Tai Shani, from ‘My Bodily Remains’, performed by Molly Moody

Listen to an excerpt of Tai Shani’s My Bodily Remains. The audio recording of this ‘secular prayer’ has been released as one mark of solidarity with the Palestinian people. See a list of resources for ways to support Palestine here.

At the Ignota Gathering – The Spiral, Tai Shani’s offering took the form of a special invocation to the incomprehensible spiral of life in the namelessness of the mystery from My Bodily Remains, Your Bodily Remains and All the Bodily Remains that Ever Were and Ever Will Be (2023), performed by Molly Moody.

 

Ignota · Tai Shani and Molly Moody

 

Tai Shani’s artistic practice, comprising performance, film, photography, and installation, uses experimental writing as a guiding method.
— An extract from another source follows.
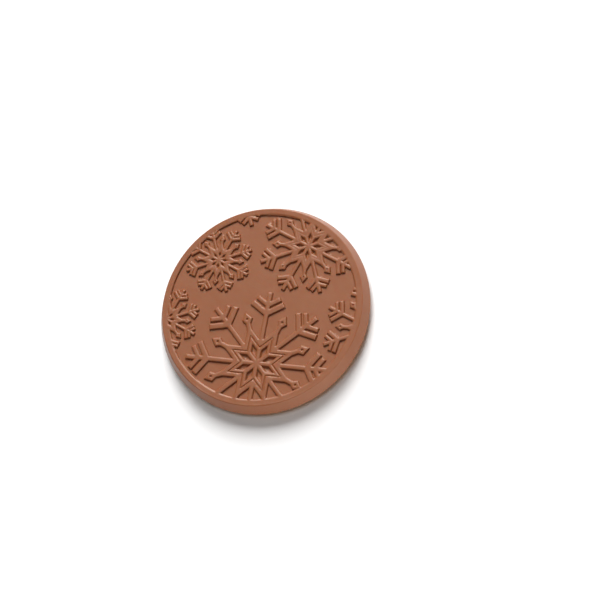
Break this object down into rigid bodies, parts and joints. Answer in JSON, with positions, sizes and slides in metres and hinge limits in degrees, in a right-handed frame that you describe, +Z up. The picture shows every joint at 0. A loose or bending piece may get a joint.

Oscillating between theoretical concepts and visceral details, Shani’s texts attempt to create poetic coordinates in order to cultivate, fragmentary cosmologies of marginalised nonsovereignty. Taking cues from both mournful and undead histories of reproductive labour, illness and solidarity, her work is invested in recovering feminised aesthetic modes – such as the floral, the trippy or the gothic – in a register of utopian militancy. In this vein, the epic, in both its literary long-form and excessive affect, often shapes Shani’s approach: Her long-term projects work through historical and mythical narratives, such as Christine de Pizan’s allegorical city of women or the social history of psychedelic ergot poisoning. Extending into divergent formats and collaborations. Shani’s projects examine desire in its (infra-)structural dimension, exploring a realism that materially fantasises against the patriarchal racial capitalist present. Tai Shani is the joint 2019 Turner Prize winner together with Lawrence Abu Hamdan, Helen Cammock and Oscar Murillo. Her work has been shown extensively in Britain and internationally.